Influence of Atmospheric Plasma Source and Gas Composition on the Properties of Deposited Siloxane Coatings

Siloxane coatings were deposited using two different atmospheric plasma systems namely a reel‐to‐reel atmospheric plasma liquid deposition system called Labline™ and an atmospheric plasma jet system called PlasmaStream™. Both systems combine an atmospheric plasma, with the use of liquid precursors. The influence of the plasma source and processing conditions on the deposited coating properties were studied. The coatings were deposited onto Vycor glass and silicon wafer substrates from a liquid tetraethyl orthosilicate (TEOS) precursor which was nebulized into both He and He/O 2 plasmas. Higher film growth rates were obtained using the plasma jet system; however, the reel‐to‐reel system facilitated the larger area coating of webs. The thickness (spectroscopic ellipsometry measurements) and water contact angle profile of the films deposited using the jet system on silicon wafer substrates in static mode were investigated.
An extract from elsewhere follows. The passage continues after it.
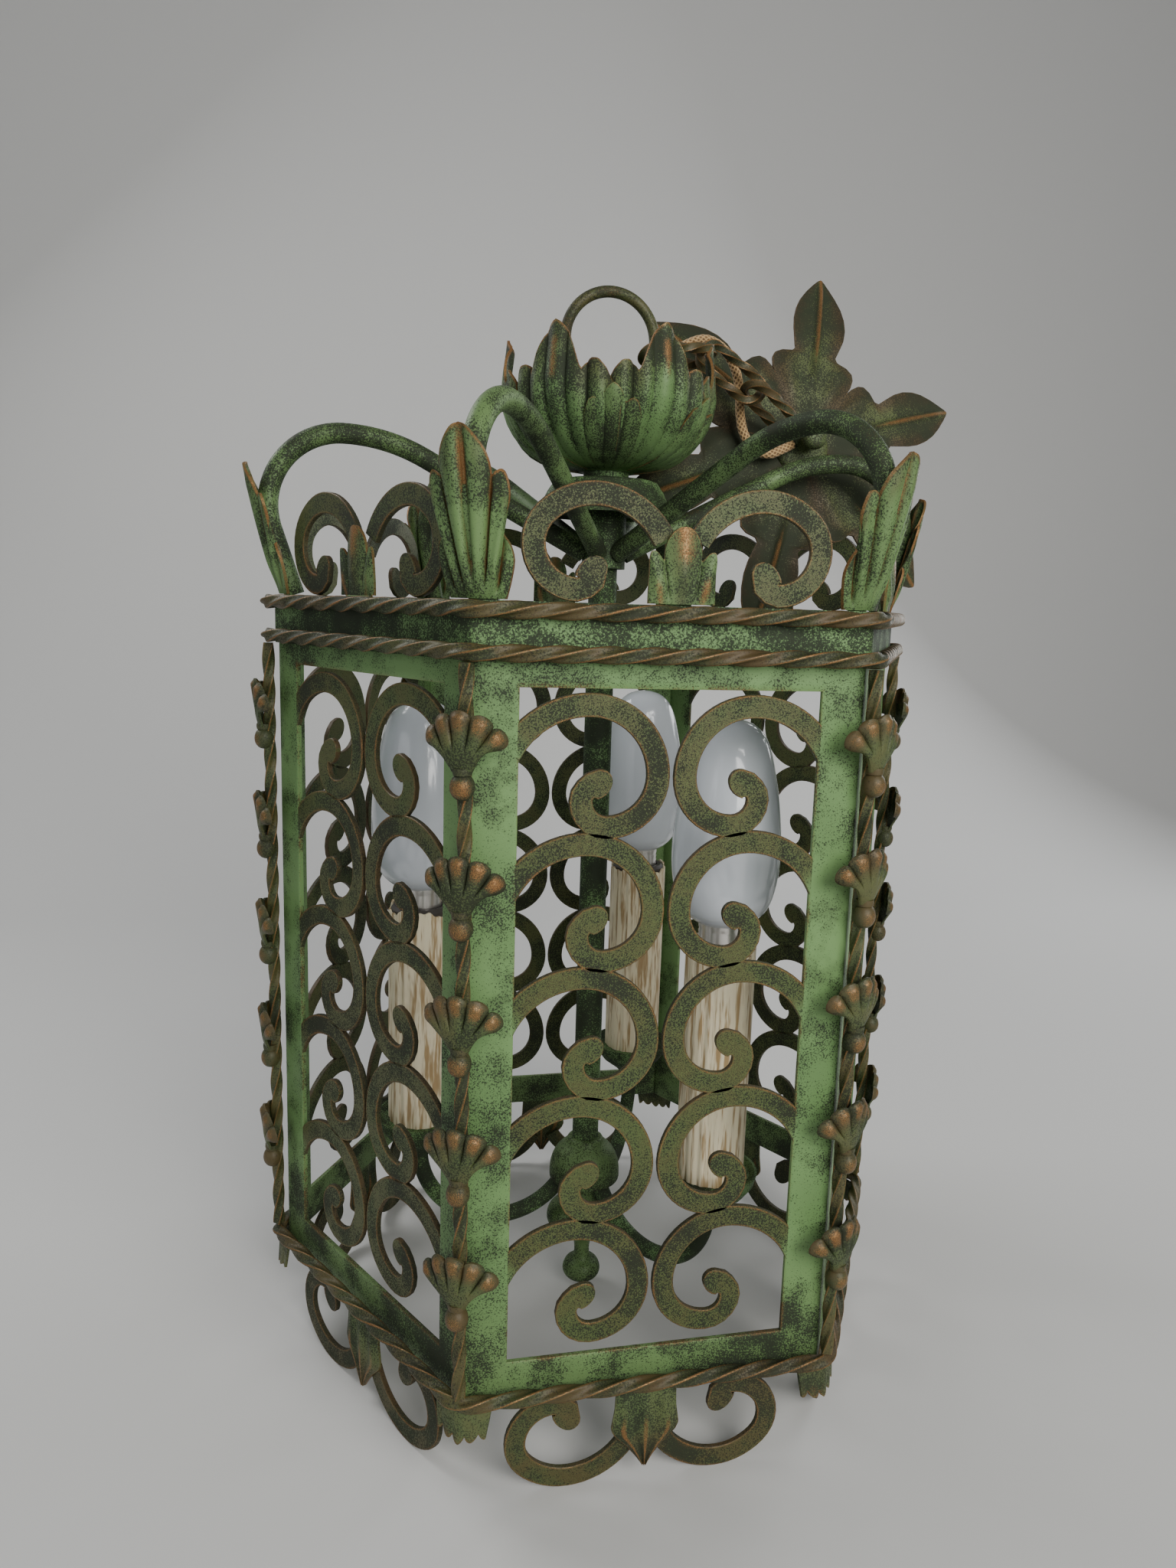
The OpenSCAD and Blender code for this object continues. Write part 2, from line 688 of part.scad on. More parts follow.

Amongst the other coatings characterization techniques used to evaluate the deposited coatings were optical profilometry, XPS, SEM, and AFM. The formation of particulates due to excess gas‐phase reactions during the atmospheric plasma deposition of coatings has been widely reported. In this study, larger number of particulates were observed under the conditions of higher plasma power, with the addition of O 2 into the He plasma and also at low TEOS flow rates. The introduction of N 2 into the He/O 2 plasma, during the deposition of siloxane coatings led to a significant reduction in the number of particulates generated for both plasma sources. Nitrogen gas flow rate was varied systematically and a correlation was obtained on the influence of the flow rate of this gas on surface roughness and particulate formation.